Their hostess looked around at the officers-turned-planters, who had all served in the War of Independence against Britain under her late husband, General Nathaniel Greene, and who now owned many of the plantations in the neighbourhood. Then she thought of the young man from Yale University who was serving as a tutor in her house and she uttered some historic words.

“Gentlemen,” she said, “tell your troubles to Mr. Whitney. You say you want a quick way to separate cotton from its seed. Ask him. He can make anything.”

The officers knew that young Eli Whitney was good with his hands, but they could not know that, within ten days, he would invent a machine which would not only make their fortunes but change the history of the world.

Whitney had been born far from Georgia in Massachusetts in 1765 and he had grown up on a farm. His father discovered with delight that Eli could repair anything that he or his neighbours brought him. He was good at his books, but his idea of heaven was pottering about in a workshop, tinkering with anything mechanical. To get enough money for his experiments he would make hatpins, nails, walking canes and anything else that would bring in much-needed cash.

Yet it did not seem that his gift could be anything more than a hobby, especially after he had headed South in 1793 after graduating from Yale. On the boat sailing South, he had met a Mrs. Greene, who had invited him to stay at her plantation near Savannah. There he went when he heard that the job he was seeking had been given to somebody else.

Which brings us back to his invention.

Like many of the best ideas it was simplicity itself. It consisted of a revolving drum, which dragged the cotton through a wire sieve. The seeds were left behind and were swept by a revolving brush into a container. Within a few days of making his first machine, he had improved it to operate even more smoothly, though the principle was the same. So it came about that his invention, known as a cotton gin, (gin being short for engine), revolutionised the cotton industry. It could “clean” as much cotton in an hour as several slaves could clean in an entire day.

Sadly, others discovered his machine before he could get it patented. His workshop was raided and his gin was easily made, and soon it was in use all over the Southern States of America without its inventor benefiting by a single dollar.

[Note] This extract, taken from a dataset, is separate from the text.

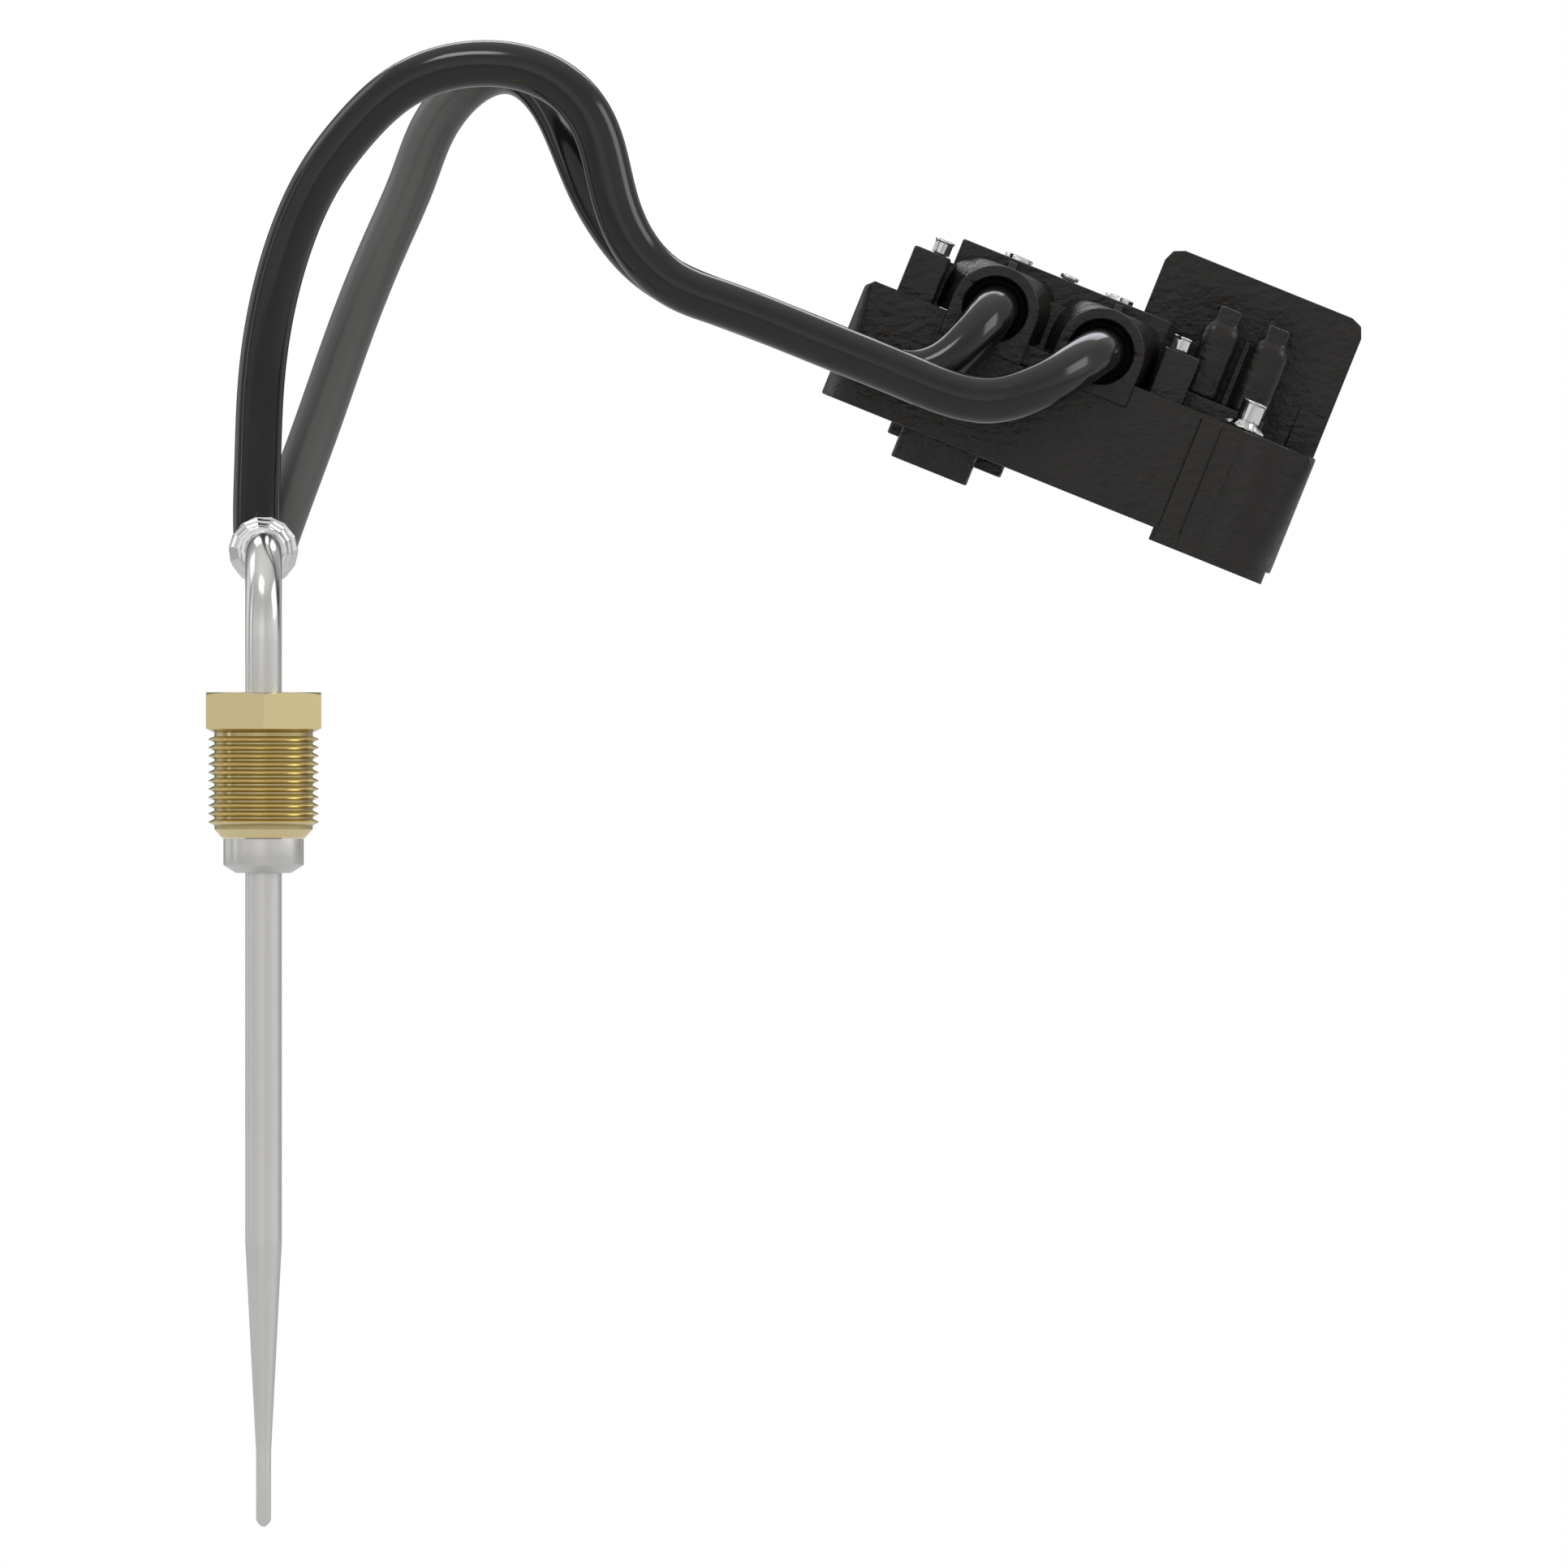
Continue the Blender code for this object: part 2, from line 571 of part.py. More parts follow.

But there was a long term result from his invention, which no one could have foreseen. In only two years, the sale of cotton overseas had shot up from 138,000 lbs to 1,601,000 lbs, and slavery, which seemed to be dying away, suddenly became all important to the South. Through no fault of Whitney, slaves were in colossal demand because cotton was king, whereas, before his invention, it seemed that most slaves would soon be free in the cotton areas for want of anything to do. And slavery was to be the main reason for the great American Civil War (1861-65), though the right of individual states to decide their own future – with or without slavery – was equally important. So it might be said that Eli Whitney, who died in 1825, started a civil war forty years later.

Incredibly, he served the North as well as the South with his other great invention. After the disappointment over the money side of the cotton gin, he returned home and started manufacturing firearms by a revolutionary new method. Before his time, each gun had been made by skilled craftsmen, but he began having unskilled men making separate parts of a rifle which were then put together to make a whole. These parts were interchangeable, meaning that they could fit any rifle, being cut by a special machine he also invented. This “milling” machine was the start of mass production, one of the corner-stones of modern life. So the amazing Mr. Whitney pulled off a staggering double.

In fact, he pulled off a treble, for mass production gave the industrial North the advantage in the Civil War after the South’s early successes, and helped them to final victory. So it could be said that, years after his death, he was responsible for the South breaking away from the Union and starting a war, and for the final Northern victory. Which must be an all-time record, for any one man.